Optimizing Ego Vehicle Trajectory Prediction: The Graph Enhancement Approach
Sushil Sharma, Aryan Singh, Ganesh Sistu, Mark Halton, Ciarán Eising
TL;DR
The work tackles ego-vehicle trajectory prediction in autonomous driving by leveraging BEV representations to robustly encode spatial relations among scene objects. It proposes a BEV-based pipeline that uses SAM to obtain object candidates, extracts features with DNNs, builds a KNN graph with edge weights $w_{ij}=1/d_{ij}$ augmented by positional encoding, and processes this graph with a Graph Neural Network before modeling temporal dynamics via LSTM to forecast the ego trajectory over a horizon (e.g., 5 steps).

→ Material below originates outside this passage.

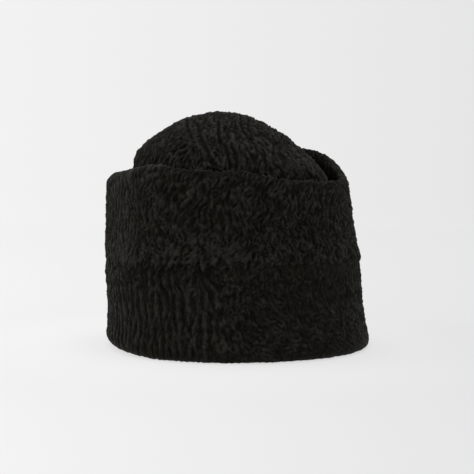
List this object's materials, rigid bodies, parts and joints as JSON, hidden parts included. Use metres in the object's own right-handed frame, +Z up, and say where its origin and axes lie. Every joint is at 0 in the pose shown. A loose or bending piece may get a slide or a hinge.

The approach emphasizes separating spatial and temporal features to overcome CNN-based limitations and demonstrates competitive performance against traditional DNN-LSTM methods while using a synthetic Carla dataset with Level 1 and Level 2 scenes. Implemented in PyTorch with PyTorch Geometric and Optuna tuning, the method provides a scalable, graph-based BEV framework for efficient ego-trajectory prediction with detailed experimental setup and analysis.
Abstract
Predicting the trajectory of an ego vehicle is a critical component of autonomous driving systems. Current state-of-the-art methods typically rely on Deep Neural Networks (DNNs) and sequential models to process front-view images for future trajectory prediction. However, these approaches often struggle with perspective issues affecting object features in the scene. To address this, we advocate for the use of Bird's Eye View (BEV) perspectives, which offer unique advantages in capturing spatial relationships and object homogeneity. In our work, we leverage Graph Neural Networks (GNNs) and positional encoding to represent objects in a BEV, achieving competitive performance compared to traditional DNN-based methods. While the BEV-based approach loses some detailed information inherent to front-view images, we balance this by enriching the BEV data by representing it as a graph where relationships between the objects in a scene are captured effectively.